Die Spotify-Gründer Daniel Ek & Martin Lorentzon. © Spotify

Mitte März startet voraussichtlich der Musik-Streaming-Service Spotify in Deutschland. Wie bei vergleichbaren Streamingdiensten wird dem Konsumenten für eine monatliche Pauschale der Zugang zu Millionen Songs ermöglicht, auf die er je nach Tarif auch auf allen mobilen Endgeräten unbegrenzt zugreifen kann. Wir werfen einen Blick auf diese Modelle und fragen euch, was ihr davon haltet.

Nach langen erfolglosen Gesprächen mit der GEMA wird es neben Simfy, Rdio und Napster mit Spotify nun doch noch einen weiteren Anbieter in diesem Segment in Deutschland geben.
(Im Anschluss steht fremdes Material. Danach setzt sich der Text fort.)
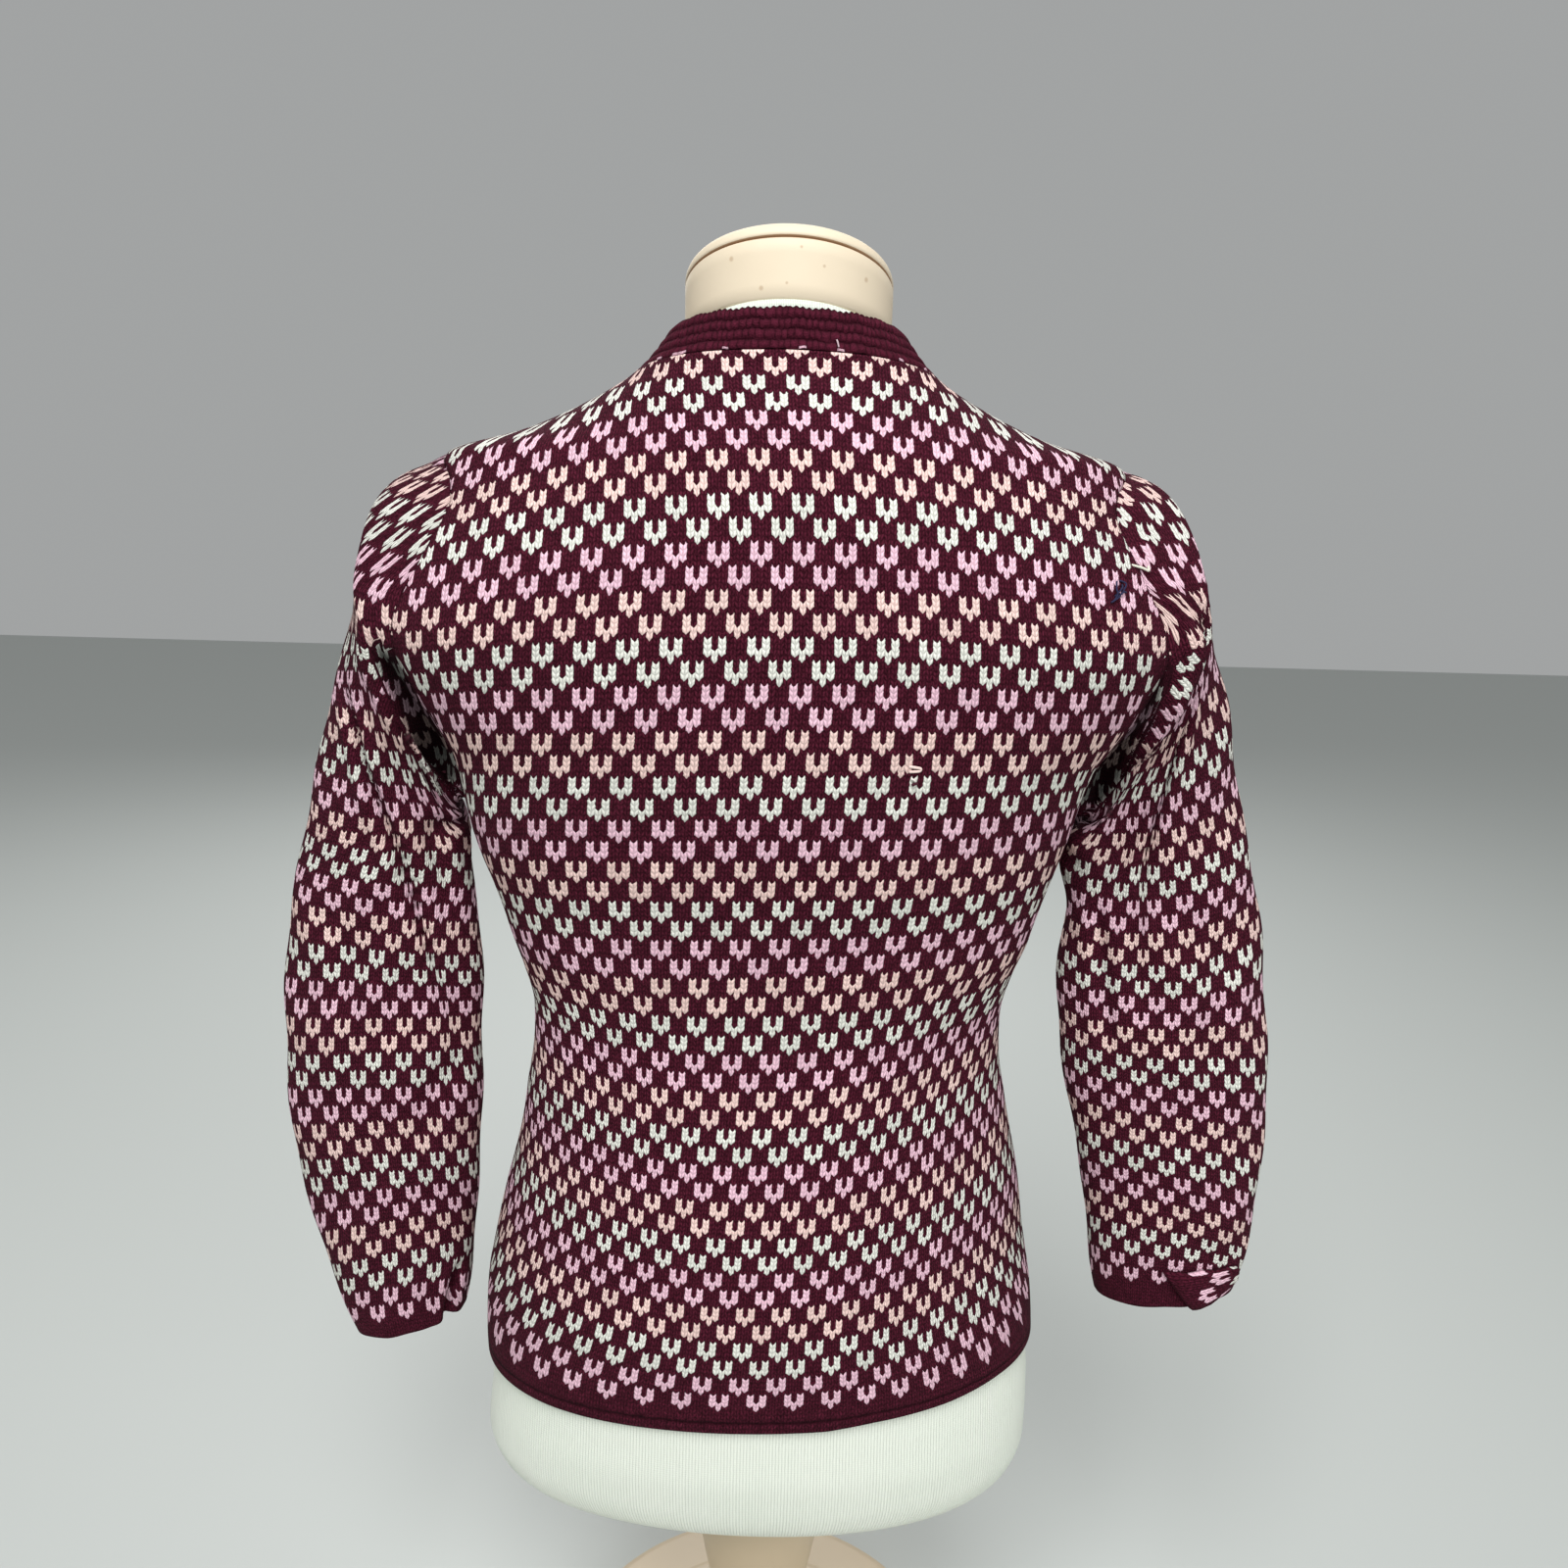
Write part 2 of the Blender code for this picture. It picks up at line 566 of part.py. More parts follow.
def build_buttons(group):
    """Plain round buttons on the upper band."""
    heights = np.linspace(FIRST_BUTTON_HEIGHT, LAST_BUTTON_HEIGHT, BUTTON_COUNT)
    for number, height in enumerate(heights, start=1):
        normal = Vector(body_normal(180.0, height))
        seat = Vector(body_point(180.0, height)) + normal * (WALL + 2 * SEAM_GAP + BUTTON_LIFT)
        mesh = bpy.data.meshes.new(f"button_{number}")
        form = bmesh.new()
        bmesh.ops.create_cone(form, cap_ends=True, segments=BUTTON_SIDES, radius1=BUTTON_RADIUS,
                              radius2=BUTTON_RADIUS, depth=BUTTON_THICKNESS)
        rims = [edge for edge in form.edges if abs(edge.verts[0].co.z - edge.verts[1].co.z) < 1e-6]
        bmesh.ops.bevel(form, geom=rims, offset=BUTTON_ROUNDING, segments=1,
                        affect="EDGES")
        form.to_mesh(mesh)
        form.free()
        button = add_object(f"button_{number}", mesh, group, BUTTON_PLASTIC)
        button.rotation_euler = normal.to_track_quat("Z", "Y").to_euler()
        button.location = seat + normal * (BUTTON_THICKNESS / 2)


# ------------------------------------------------------------------ dress form and stand
def build_form(group):
    """The jersey-covered torso, cut off along a slanted plane at the neck."""
    turns = np.linspace(0.0, 360.0, FORM_RING_SIDES, endpoint=False)
    rings = []
    for height in FORM_RING_HEIGHTS:
        levels = np.full(FORM_RING_SIDES, height)
        points = body_point(turns, levels, "form_half_width")
        inset = WALL + float(section_value("clearance", height))
        rings.append(points - body_normal(turns, levels, "form_half_width") * inset)
    rings[0][:, 2] = FORM_BOTTOM
    mesh = ring_mesh("form_torso", rings)
    cut_above(mesh, NECK_CUT_HEIGHT)
    add_object("form_torso", mesh, group, JERSEY)


def neck_plane_normal():
    """Upward normal of the neck's slanted cut, which is higher at the back."""
    return Vector((0.0, -math.sin(NECK_CUT_TILT), math.cos(NECK_CUT_TILT)))


def cut_above(mesh, height, keep_above=False):
    """Cut a closed mesh along the neck's slanted plane through the axis at a height."""
    form = bmesh.new()
    form.from_mesh(mesh)
    geometry = form.verts[:] + form.edges[:] + form.faces[:]
    cut = bmesh.ops.bisect_plane(form, geom=geometry, dist=1e-6, plane_co=(0.0, 0.0, height),
                                 plane_no=neck_plane_normal(), clear_outer=not keep_above,
                                 clear_inner=keep_above)
    rim = [item for item in cut["geom_cut"] if isinstance(item, bmesh.types.BMEdge)]
    bmesh.ops.edgeloop_fill(form, edges=rim)
    bmesh.ops.recalc_face_normals(form, faces=form.faces)
    form.to_mesh(mesh)
    form.free()


def build_neck(group):
    """The plastic neck piece and its slanted lid."""
    turns = np.linspace(0.0, 2 * math.pi, NECK_SIDES, endpoint=False)
    outline = np.stack((np.sin(turns), np.cos(turns)), axis=-1) * NECK_RADIUS
    rings = [np.column_stack((outline, np.full(NECK_SIDES, height))) for height in NECK_BLANK]
    mesh = ring_mesh("neck_cap", rings)
    low = NECK_CUT_HEIGHT + SEAM_GAP / math.cos(NECK_CUT_TILT)
    cut_above(mesh, low, keep_above=True)
    cut_above(mesh, NECK_CUT_HEIGHT + CAP_HEIGHT)
    add_object("neck_cap", mesh, group, CREAM_PLASTIC)

    lid = bpy.data.meshes.new("neck_lid")
    form = bmesh.new()
    bmesh.ops.create_cone(form, cap_ends=True, segments=NECK_SIDES, radius1=NECK_RADIUS,
                          radius2=NECK_RADIUS, depth=LID_THICKNESS)
    rims = [edge for edge in form.edges
            if edge.verts[0].co.z > 0 and edge.verts[1].co.z > 0]
    bmesh.ops.bevel(form, geom=rims, offset=LID_ROUNDING, segments=3, profile=0.5,
                    affect="EDGES")
    stretch = Matrix.Diagonal((1.0, 1.0 / math.cos(NECK_CUT_TILT), 1.0, 1.0))
    bmesh.ops.transform(form, matrix=stretch, verts=form.verts)
    form.to_mesh(lid)
    form.free()
    thing = add_object("neck_lid", lid, group, CREAM_PLASTIC)
    thing.rotation_euler = (NECK_CUT_TILT, 0.0, 0.0)
    seat = NECK_CUT_HEIGHT + CAP_HEIGHT + SEAM_GAP / math.cos(NECK_CUT_TILT)
    thing.location = Vector((0.0, 0.0, seat)) + neck_plane_normal() * (LID_THICKNESS / 2)


def turned(name, profile, group, look, sides=32):
    """A turned solid: profile points (radius, height) run from the top down its outside."""
    mesh = bpy.data.meshes.new(name)
    form = bmesh.new()
    line = [form.verts.new((radius, 0.0, height)) for radius, height in profile]
    for upper, lower in zip(line[:-1], line[1:]):
        form.edges.new((upper, lower))
    form.to_mesh(mesh)
    form.free()
    thing = add_object(name, mesh, group, look)
    screw = thing.modifiers.new("turn", "SCREW")
    screw.steps = sides
    screw.render_steps = sides
    screw.use_merge_vertices = True
    screw.merge_threshold = 0.0001
    screw.use_smooth_shade = True
    return thing


def build_stand(group):
    """The flared post under the torso and the round stepped base."""
    top = FORM_BOTTOM - SEAM_GAP
    post_foot = BASE_HEIGHT + SEAM_GAP
    turned("stand_post", (
        (0.0, top), (POST_TOP_RADIUS, top), (0.0425, top - 0.035), (0.0395, top - 0.068),
        (0.0340, top - 0.100), (0.0265, top - 0.135), (POST_WAIST_RADIUS, top - 0.165),
        (0.0225, post_foot + 0.018), (0.0290, post_foot), (0.0, post_foot)),
        group, BEIGE_PLASTIC, 28)
    turned("stand_base", (
        (0.0, BASE_HEIGHT), (0.0420, BASE_HEIGHT), (0.0480, 0.0325), (0.1050, 0.0320),
        (0.1080, 0.0300), (0.1390, 0.0295), (BASE_RADIUS, 0.0245), (BASE_RADIUS, 0.0),
        (0.0, 0.0)), group, BEIGE_PLASTIC, 36)


def main():
    """Model the dressed form."""
    clear_scene()
    group = new_collection("cardigan_on_dress_form")
    back_grid = panel_grid("back", 0.0)
    front_grid = panel_grid("front", BAND_WIDTH / 2 + SEAM_GAP)
    back_half = faces_of(*back_grid)
    front_half = faces_of(*front_grid)
    build_back(group, back_grid)
    build_fronts(group, front_grid)
    loops = armhole_loop(back_half, front_half)
    build_sleeve(group, "left_sleeve", LEFT_SLEEVE, loops, 1)
    build_sleeve(group, "right_sleeve", RIGHT_SLEEVE, loops, -1)
    build_neckband(group, back_grid, front_grid)
    build_bands(group, front_grid[1][:, 0])
    build_buttons(group)
    build_form(group)
    build_neck(group)
    build_stand(group)


main()
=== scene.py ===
"""Looks of the knitted cardigan on its dress form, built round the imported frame.

Metres, +Z up. The garment's back faces +Y, the side the camera sees, and the wearer's left
side is +X.
"""
import math

import bpy
import bmesh
import numpy as np
from mathutils import Matrix, Vector


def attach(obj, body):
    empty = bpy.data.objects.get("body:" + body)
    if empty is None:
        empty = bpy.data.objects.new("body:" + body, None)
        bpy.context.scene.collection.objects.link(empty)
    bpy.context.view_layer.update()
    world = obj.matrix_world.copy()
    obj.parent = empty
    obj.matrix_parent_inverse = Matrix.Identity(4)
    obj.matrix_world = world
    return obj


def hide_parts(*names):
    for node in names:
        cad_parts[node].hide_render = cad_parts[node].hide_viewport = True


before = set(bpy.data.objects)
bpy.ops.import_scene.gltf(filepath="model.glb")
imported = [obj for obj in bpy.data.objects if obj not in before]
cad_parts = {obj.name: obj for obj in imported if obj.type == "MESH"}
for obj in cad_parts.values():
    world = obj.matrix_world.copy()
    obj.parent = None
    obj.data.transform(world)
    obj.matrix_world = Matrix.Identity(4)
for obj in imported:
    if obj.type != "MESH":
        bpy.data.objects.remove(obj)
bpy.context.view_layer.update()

# ---------------------------------------------------------------- dimensions shared with the solids
WALL = 0.0021              # thickness of the knitted fabric
SEAM_GAP = 0.0003          # gap between neighbouring pieces
ARMHOLE_GAP = 0.0005

HEM_HEIGHT = 0.3425        # lower edge of the body, on the centre line
HEM_LEAN = 0.045           # how fast the edge falls towards +X
UNDERARM_HEIGHT = 0.675
SHOULDER_HEIGHT = 0.871    # outer end of the shoulder seam

BAND_WIDTH = 0.026
BAND_LAP = 0.003
BUTTON_COUNT = 8
BUTTON_RADIUS = 0.0062
BUTTON_THICKNESS = 0.0030
BUTTON_LIFT = 0.0003
FIRST_BUTTON_HEIGHT = 0.350
LAST_BUTTON_HEIGHT = 0.862

FORM_BOTTOM = 0.243
NECK_RADIUS = 0.0547
NECK_CUT_TILT = math.radians(18)
NECK_CUT_HEIGHT = 0.9275
CAP_HEIGHT = 0.0285
LID_THICKNESS = 0.0085

POST_TOP_RADIUS = 0.0460
POST_WAIST_RADIUS = 0.0210
BASE_RADIUS = 0.146
BASE_HEIGHT = 0.036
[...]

Die Tatsache, dass man theoretisch keine Musik mehr kaufen muss, sondern über eine Flatrate alle denkbaren Titel auch unterwegs über individuell erstellbare Playlists hören kann, wirft die Frage auf, was dieses Geschäftsmodell dem Musiker bringt. Um diese Frage zu klären, möchten wir zunächst die Wertschöpfungskette in diesem System durchleuchten.
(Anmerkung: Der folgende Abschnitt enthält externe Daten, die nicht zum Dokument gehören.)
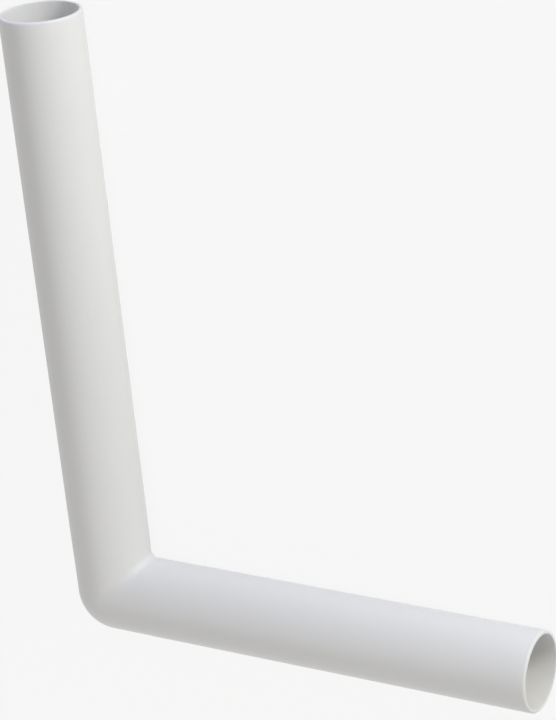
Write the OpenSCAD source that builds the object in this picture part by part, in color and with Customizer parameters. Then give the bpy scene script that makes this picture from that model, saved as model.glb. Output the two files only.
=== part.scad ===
// Bent overflow pipe: one plastic tube with a long leg, a short leg and a tight right-angle bend.
// It lies on its side, with the long leg along +Y and the short leg along +X.
// The origin is under the middle of the space that the pipe covers, on the surface that it lies on.

/* [Tube] */
// Outside diameter of the straight legs
tube_d = 44; // [36:0.5:60]
// Thickness of the wall in the straight legs
wall = 2; // [1.5:0.1:3]

/* [Legs] */
// Long leg, from the crossing of the two axes to its mouth
long_leg = 340; // [150:1:600]
// Short leg, from the crossing of the two axes to its mouth
short_leg = 262; // [120:1:500]

/* [Bend] */
// Radius that the axis turns through at the heel, the outside of the bend
heel_turn = 3; // [2:0.5:10]
// Radius of the throat, the inside corner of the bend
throat_r = 3; // [2:0.5:15]
// Thickness of the wall in the bend, where the plastic gathers
bend_wall = 2.4; // [2:0.1:4]
// How much smaller the outside radius is in the bend
bend_neck = 0.1; // [0.1:0.1:1]
// Length over which each leg passes from the bend's section to its own
neck_run = 4; // [2:1:40]

/* [Mouths] */
// Rounding of the outer edge of each mouth
mouth_edge = 1.2; // [0.4:0.1:1.4]

/* [Hidden] */
tube_r = tube_d / 2;
bore_r = tube_r - wall;
bend_tube_r = tube_r - bend_neck;
bend_bore_r = bend_tube_r - bend_wall;
// The throat turns about an upright line that stands this far from both axes
throat_turn = bend_tube_r + throat_r;
// Share of throat_turn at which the throat's turned tube is cut off flat above and below.
// Above (sqrt(2) - 1) / (sqrt(2) + 1), or 0.172, the cut tube stays inside the legs.
throat_flat_share = 0.19;
throat_flat = throat_flat_share * throat_turn;
// How far the bore is cut past each mouth
past_mouth = 1;
$fn = 96;

// One leg turned about +Z: bend_r at the bend, then over neck_run to r, then straight to its mouth
module leg(r, bend_r, end, edge) {
    rotate_extrude()
        difference() {
            polygon([
                [0, heel_turn],
                [bend_r, heel_turn],
                [bend_r, throat_turn],
                [r, throat_turn + neck_run],
                [r, end],
                [0, end]
            ]);
            if (edge > 0)
                translate([r - edge, end - edge])
                    difference() {
                        square(2 * edge);
                        circle(edge);
                    }
        }
}

// A quarter turn of a round section about an upright line that stands at turn from both axes
module quarter_turn(turn, r, half_height) {
    translate([turn, turn, 0])
        rotate([0, 0, 180])
            rotate_extrude(angle = 90)
                intersection() {
                    translate([turn, 0]) circle(r);
                    translate([0, -half_height]) square([turn + r, 2 * half_height]);
                }
}

// The whole bent tube as a solid: both legs at r, and the heel and throat of the bend at bend_r
module bent_tube(r, bend_r, past, edge) {
    rotate([-90, 0, 0]) leg(r, bend_r, long_leg + past, edge);
    rotate([0, 90, 0]) leg(r, bend_r, short_leg + past, edge);
    quarter_turn(heel_turn, bend_r, bend_r);
    quarter_turn(throat_turn, bend_r, sqrt(bend_r * bend_r - throat_flat * throat_flat));
}

module pipe() {
    color("whitesmoke")
        translate([(tube_r - short_leg) / 2, (tube_r - long_leg) / 2, tube_r])
            difference() {
                bent_tube(tube_r, bend_tube_r, 0, mouth_edge);
                bent_tube(bore_r, bend_bore_r, past_mouth, 0);
            }
}

pipe();
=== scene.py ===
import math

import bmesh
import bpy
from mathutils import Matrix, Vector


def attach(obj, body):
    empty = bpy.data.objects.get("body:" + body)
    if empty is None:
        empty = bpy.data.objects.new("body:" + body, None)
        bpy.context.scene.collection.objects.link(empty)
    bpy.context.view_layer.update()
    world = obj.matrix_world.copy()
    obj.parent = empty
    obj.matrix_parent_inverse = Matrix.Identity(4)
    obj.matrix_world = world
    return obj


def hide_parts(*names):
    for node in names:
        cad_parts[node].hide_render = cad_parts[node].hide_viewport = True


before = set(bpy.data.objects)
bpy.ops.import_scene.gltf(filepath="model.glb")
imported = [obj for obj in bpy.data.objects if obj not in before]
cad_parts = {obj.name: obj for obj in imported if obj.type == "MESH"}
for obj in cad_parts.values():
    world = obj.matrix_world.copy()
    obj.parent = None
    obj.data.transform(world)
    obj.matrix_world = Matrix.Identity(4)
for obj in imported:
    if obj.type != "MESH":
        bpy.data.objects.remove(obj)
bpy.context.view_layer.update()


def node(tree, kind, **values):
    # a new shader node, with its settings and the values of its sockets
    made = tree.nodes.new(kind)
    for name, value in values.items():
        if hasattr(made, name):
            setattr(made, name, value)
        else:
            made.inputs[name].default_value = value
    return made


# the tube, in metres, as in the CAD part
pipeSet = {
    "tubeRadius": 0.022,
    "wall": 0.002,
    "bendWall": 0.0024,
    "bendNeck": 0.0001,
    "neckRun": 0.004,
    "heelTurn": 0.003,
    "throatRadius": 0.003,
    "throatSoftness": 0.6,  # 0 keeps the crease narrow all the way up, 1 opens it fast
    "longLeg": 0.340,
    "shortLeg": 0.262,
    "mouthEdge": 0.0012,
    "innerEdge": 0.0003,
    "around": 144,
    "bendSteps": 96,
    "edgeSteps": 8,
    "legStep": 0.006,
}


def corner(w, r, turn, s):
    # centre of the arc that rounds the corner of the line at half width w
    heel, soft = s["heelTurn"], s["throatSoftness"]
    if w <= 0:
        return heel
    share = w / r
    share = (1 - soft) * share + soft * math.sin(share * math.pi / 2)
    return heel + (turn - heel) * share


def bendPoint(theta, angle, r, turn, s):
    # where the plane at theta through the turning line meets the skin at angle round the tube
    w, z = r * math.cos(angle), r * math.sin(angle)
    c = corner(w, r, turn, s)
    lean = min(theta, math.pi / 2 - theta)
    if (turn - w) * math.tan(lean) <= turn - c:
        rho = (turn - w) / math.cos(lean)
    else:
        reach = (turn - c) * math.sqrt(2)
        off = theta - math.pi / 4
        rho = reach * math.cos(off) + math.sqrt((c - w) ** 2 - (reach * math.sin(off)) ** 2)
    return Vector((turn - rho * math.cos(theta), turn - rho * math.sin(theta), z))


def legPoint(leg, along, angle, r):
    across = r * math.cos(angle)
    x, y = (across, along) if leg == "long" else (along, across)
    return Vector((x, y, r * math.sin(angle)))


def smooth(x):
    x = min(max(x, 0.0), 1.0)
    return x * x * (3 - 2 * x)


def legStations(end, turn, rBend, rLeg, s):
    # places along a leg from the bend to just short of its mouth, each with its radius
    steps = max(int((end - turn) / s["legStep"]), 1)
    places = [turn + (end - turn) * i / steps for i in range(1, steps + 1)]
    return [(p, rBend + (rLeg - rBend) * smooth((p - turn) / s["neckRun"])) for p in places]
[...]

Das Angebot der Streaming-Dienste speist sich aus allen möglichen Titeln, für die Lizenzen erworben wurden. Der Erwerb dieser Lizenzen kann entweder direkt über Verhandlungen mit den Labels erfolgen oder über Verträge mit so genannten "Content Aggregatoren" (finetunes, The Orchard, zebralution), die über den Weg der Online-Distribution die Rechte von Labels, Künstlern oder diversen Band-Aggregatoren innehaben. Sind die rechtlichen Rahmenbedingungen sowie die Kosten für die Zurverfügungstellung der Inhalte bzw. Songs geklärt, gilt es zudem noch die Verwertungsrechte zu regeln, wozu ein Rahmenvertrag mit der GEMA unumgänglich ist.

Screenshot simfy.de

Screenshot simfy.de

Sind all diese Faktoren geklärt, kann der Streaming-Anbieter unter Berücksichtigung seiner eigenen Kosten (Server, Streaming, Marketing, Personal etc.) seine Produkte gestalten. Hierbei kristallisieren sich aktuell zwei Tarife heraus. Bereits für ca. 5 Euro pro Monat erhält der Kunde einen unbegrenzten werbefreien Zugang zu 13 Mio. Songs. Für ca. 10 Euro gibt es zudem noch einen Offline-Modus, also einen Zugriff auf seine Playlists ohne Internetverbindung sowie mobile Anwendungen (Apps), um unterwegs nicht auf sein Hörerlebnis verzichten zu müssen.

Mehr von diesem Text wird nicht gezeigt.